Dickens gives us no reason to believe that Scrooge has ever been dishonest in his business dealings. He is thrifty, disciplined, and hard-working. What Dickens makes clear is that these virtues are not enough. This becomes apparent when the ghost of Jacob Marley, Scrooge’s former business partner, visits him on Christmas Eve. Marley’s ghost must forever roam the earth, agonizing over acts of goodwill and kindness that the living Marley left undone: “My spirit never walked beyond our counting house—mark me! in life my spirit never roved beyond the narrow limits of our money-changing hole.” Elsewhere the ghost laments, “Why did I walk through crowds of fellow-beings with my eyes turned down, and never raise them to that blessed Star which led the Wise Men to a poor abode. Were there no poor homes to which its light would have conducted me?”
That Dickens believes money-making, generosity, and a spirit of goodwill are compatible is evident in the character of Mr. Fezziwig, Scrooge’s former employer. Transported back in time by the Ghost of Christmas Past, Scrooge watches the jovial businessman throw a lavish Christmas Eve ball for his employees, relatives, neighbors, and servants. Likewise, during Scrooge’s walk home on Christmas Eve, Dickens describes profit-seeking merchants caught up in the spirit of Christmas: “Poulterers and grocers’ trades became a splendid joke; a glorious pageant, with which it was next to impossible to believe that such dull principles as bargain and sale had anything to do.” Elsewhere, he remarks that “the grocer and his [employees] were so frank and fresh that the polished hearts with which they fastened their aprons behind might have been their own, worn outside for general inspection.” Dickens even takes evident enjoyment in describing the cornucopia of items that shop owners have placed in their windows to delight passers-by—what some today would deride as the crass commercialism of Christmas: “great, round, pot-bellied baskets of chestnuts,” “pears and apples, clustered high in blooming pyramids,” “French plums blushed in modest tartness from their highly decorated boxes.”

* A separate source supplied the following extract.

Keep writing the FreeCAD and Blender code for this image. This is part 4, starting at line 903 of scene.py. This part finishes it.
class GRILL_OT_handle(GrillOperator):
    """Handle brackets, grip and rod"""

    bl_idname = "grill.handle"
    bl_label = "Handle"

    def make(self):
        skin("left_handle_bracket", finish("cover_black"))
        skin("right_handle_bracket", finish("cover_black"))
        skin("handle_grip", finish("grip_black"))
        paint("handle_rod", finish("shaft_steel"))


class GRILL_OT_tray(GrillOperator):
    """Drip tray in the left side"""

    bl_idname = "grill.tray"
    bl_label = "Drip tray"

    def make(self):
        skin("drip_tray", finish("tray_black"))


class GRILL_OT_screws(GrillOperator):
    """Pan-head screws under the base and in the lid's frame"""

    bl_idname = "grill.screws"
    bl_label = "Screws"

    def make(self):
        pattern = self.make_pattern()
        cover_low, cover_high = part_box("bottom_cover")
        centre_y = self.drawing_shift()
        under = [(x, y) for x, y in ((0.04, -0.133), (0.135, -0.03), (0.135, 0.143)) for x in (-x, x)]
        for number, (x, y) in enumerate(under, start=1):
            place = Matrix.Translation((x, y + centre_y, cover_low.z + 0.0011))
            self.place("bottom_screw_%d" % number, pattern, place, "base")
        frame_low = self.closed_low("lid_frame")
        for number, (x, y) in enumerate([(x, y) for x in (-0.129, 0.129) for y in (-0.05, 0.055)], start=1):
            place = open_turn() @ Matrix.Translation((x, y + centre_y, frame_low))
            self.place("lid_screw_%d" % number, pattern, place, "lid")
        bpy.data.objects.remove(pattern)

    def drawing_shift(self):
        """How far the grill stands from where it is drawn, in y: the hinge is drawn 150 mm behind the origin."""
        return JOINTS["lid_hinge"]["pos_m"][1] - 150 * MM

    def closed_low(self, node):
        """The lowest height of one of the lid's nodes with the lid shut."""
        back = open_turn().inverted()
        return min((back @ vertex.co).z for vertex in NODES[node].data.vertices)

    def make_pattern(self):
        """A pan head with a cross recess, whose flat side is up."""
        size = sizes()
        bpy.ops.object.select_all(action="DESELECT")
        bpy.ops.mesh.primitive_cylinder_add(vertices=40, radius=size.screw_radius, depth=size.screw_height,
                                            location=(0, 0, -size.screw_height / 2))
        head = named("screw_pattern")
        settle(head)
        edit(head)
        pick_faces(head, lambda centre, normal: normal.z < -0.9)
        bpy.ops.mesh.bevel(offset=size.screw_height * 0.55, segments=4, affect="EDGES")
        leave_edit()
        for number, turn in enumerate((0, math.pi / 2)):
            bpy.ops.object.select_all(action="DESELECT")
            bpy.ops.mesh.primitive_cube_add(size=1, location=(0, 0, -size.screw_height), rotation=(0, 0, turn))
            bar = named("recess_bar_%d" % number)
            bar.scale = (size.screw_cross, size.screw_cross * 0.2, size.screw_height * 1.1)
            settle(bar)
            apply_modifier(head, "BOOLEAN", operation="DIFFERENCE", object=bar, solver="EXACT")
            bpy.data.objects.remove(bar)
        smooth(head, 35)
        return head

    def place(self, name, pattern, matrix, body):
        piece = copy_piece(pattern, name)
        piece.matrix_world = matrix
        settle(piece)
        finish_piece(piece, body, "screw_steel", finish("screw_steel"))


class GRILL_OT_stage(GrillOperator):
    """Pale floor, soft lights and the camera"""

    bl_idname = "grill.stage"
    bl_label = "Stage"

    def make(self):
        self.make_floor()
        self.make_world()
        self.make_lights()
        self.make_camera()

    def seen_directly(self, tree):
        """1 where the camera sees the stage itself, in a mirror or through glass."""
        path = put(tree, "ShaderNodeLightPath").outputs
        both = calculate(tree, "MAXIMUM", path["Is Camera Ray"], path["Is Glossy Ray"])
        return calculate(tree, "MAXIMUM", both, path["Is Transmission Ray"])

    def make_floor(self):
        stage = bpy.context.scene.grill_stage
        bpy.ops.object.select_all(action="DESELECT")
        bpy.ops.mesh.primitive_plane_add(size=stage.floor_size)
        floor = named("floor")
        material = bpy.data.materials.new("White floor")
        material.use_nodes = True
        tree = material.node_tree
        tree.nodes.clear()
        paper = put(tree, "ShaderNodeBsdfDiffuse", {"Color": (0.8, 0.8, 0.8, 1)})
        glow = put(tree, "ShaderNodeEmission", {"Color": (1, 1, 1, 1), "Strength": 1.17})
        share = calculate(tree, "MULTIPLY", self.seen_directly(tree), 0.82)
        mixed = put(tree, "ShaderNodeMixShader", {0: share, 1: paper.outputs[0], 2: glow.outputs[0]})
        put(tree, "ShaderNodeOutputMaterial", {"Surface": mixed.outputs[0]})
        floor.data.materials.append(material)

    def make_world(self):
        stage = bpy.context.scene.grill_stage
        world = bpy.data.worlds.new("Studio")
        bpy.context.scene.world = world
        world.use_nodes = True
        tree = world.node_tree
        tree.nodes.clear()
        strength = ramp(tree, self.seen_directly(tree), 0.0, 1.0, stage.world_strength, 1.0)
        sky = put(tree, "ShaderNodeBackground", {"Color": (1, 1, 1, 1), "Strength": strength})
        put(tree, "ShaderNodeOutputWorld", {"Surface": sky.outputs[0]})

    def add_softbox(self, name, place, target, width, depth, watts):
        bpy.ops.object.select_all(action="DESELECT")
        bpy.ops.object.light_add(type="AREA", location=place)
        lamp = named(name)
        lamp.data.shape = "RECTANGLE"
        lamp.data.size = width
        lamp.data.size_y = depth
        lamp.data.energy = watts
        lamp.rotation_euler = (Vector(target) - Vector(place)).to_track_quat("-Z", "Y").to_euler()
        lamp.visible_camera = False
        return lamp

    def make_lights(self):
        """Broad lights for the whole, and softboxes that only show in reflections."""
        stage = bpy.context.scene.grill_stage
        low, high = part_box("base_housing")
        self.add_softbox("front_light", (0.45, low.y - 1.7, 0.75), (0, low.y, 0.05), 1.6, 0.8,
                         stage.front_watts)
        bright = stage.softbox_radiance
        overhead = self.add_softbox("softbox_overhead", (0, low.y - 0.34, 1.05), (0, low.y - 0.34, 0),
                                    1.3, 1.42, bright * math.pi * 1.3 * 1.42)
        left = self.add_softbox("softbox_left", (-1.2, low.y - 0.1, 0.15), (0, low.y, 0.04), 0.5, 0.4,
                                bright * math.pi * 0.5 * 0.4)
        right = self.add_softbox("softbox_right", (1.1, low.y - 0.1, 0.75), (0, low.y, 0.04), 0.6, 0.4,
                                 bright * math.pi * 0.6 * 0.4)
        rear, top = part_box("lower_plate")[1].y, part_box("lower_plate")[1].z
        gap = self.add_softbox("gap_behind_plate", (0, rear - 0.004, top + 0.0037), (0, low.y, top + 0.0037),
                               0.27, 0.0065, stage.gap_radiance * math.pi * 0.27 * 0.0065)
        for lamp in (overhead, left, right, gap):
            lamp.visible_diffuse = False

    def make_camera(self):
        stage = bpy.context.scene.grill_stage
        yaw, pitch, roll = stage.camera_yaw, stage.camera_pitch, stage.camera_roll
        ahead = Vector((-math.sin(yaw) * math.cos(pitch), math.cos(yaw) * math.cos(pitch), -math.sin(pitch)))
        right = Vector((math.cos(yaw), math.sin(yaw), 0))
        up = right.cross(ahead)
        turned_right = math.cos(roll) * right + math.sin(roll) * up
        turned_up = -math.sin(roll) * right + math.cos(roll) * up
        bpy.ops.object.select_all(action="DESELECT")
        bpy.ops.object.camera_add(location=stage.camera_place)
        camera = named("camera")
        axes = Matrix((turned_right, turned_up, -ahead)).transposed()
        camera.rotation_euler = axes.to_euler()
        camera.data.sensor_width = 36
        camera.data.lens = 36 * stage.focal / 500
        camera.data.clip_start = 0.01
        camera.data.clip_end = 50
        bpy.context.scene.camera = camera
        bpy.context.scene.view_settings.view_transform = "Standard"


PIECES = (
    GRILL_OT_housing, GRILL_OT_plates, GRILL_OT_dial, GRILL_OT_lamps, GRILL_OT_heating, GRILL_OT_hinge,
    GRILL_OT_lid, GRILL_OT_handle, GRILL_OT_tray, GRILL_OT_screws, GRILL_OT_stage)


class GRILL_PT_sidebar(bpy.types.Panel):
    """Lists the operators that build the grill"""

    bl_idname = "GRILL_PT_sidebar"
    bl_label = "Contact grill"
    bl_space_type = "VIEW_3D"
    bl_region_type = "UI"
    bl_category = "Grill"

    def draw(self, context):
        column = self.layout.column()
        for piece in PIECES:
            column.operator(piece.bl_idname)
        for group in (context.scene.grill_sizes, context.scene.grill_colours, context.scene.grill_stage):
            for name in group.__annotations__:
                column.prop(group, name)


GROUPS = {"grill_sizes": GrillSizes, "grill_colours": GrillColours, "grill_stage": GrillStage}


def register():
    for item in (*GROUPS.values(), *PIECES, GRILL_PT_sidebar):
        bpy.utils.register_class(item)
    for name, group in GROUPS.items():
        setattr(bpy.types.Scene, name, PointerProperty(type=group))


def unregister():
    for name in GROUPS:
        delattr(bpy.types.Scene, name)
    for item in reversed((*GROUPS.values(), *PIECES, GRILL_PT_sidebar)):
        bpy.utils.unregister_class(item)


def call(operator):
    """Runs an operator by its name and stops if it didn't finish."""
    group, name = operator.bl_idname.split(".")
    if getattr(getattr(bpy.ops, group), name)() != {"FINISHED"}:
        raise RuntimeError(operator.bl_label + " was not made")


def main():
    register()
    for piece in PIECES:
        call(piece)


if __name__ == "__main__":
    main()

Nowhere in the story does Dickens endorse welfare. Rather, he suggests that charity and hard work in the business world are how best to combat poverty. Early in the story, two gentlemen visit Scrooge’s office and ask him to contribute to a fund to buy food and clothing for the poor. Scrooge inquires whether “the Union workhouses” are still in operation. These composed the welfare system of the day, consisting of bleak facilities where the sick, aged, and poor sometimes went to break rocks or fashion rope in exchange for food and shelter. One gentleman replies, “I wish I could say they were not,” adding that “many would rather die” than go there, since they cannot “furnish Christian cheer of mind or body.” The two gentlemen clearly disparage these government institutions while trying to convince Scrooge, to no avail, that private charity is preferable.
Similarly, there is no suggestion that welfare would help the struggling Cratchit family—although more employment might. When Scrooge and the Ghost of Christmas Present visit the Cratchit household on Christmas Eve, Bob Cratchit mentions a possible business position for his eldest son, Peter, that would supplement the family’s income. Again, when Scrooge and the Ghost of Christmas Yet to Come visit the Cratchit family, Cratchit excitedly relates that Scrooge’s nephew Fred may help get Peter “a better situation’‘ in business, to which Mrs. Cratchit and one of her daughters excitedly respond.
We all know how the story ends. Scrooge’s life is spared, and he resolves to be kind and generous. During a walk on Christmas morning, he encounters the two gentlemen who visited the day before and promises to give a sizable sum to charity. He also encounters beggars. Interestingly, Dickens gives no indication that Scrooge gives to them. Rather, he “questioned” them, perhaps to find out what had brought them to their current state—misfortune or irresponsible conduct—so that appropriate support, whether material or moral, could be given.
After Scrooge’s change of heart, he remains a businessman. He is “early at the office” the day after Christmas, where he tells a surprised Bob Cratchit, “I am about to raise your salary!” (Dickens errs here by implying that wages are determined by the renitency of employers’ hearts.) He does not become a rabble-rouser for welfare programs. Instead, he takes personal responsibility for assisting the Cratchit family, becomes “a second father” to Tiny Tim, and practices other acts of kindness that Dickens must have hoped his readers would emulate.
In our own age, when the respective roles of business, charity, and welfare are being questioned and debated anew, A Christmas Carol offers quite a bit of wisdom.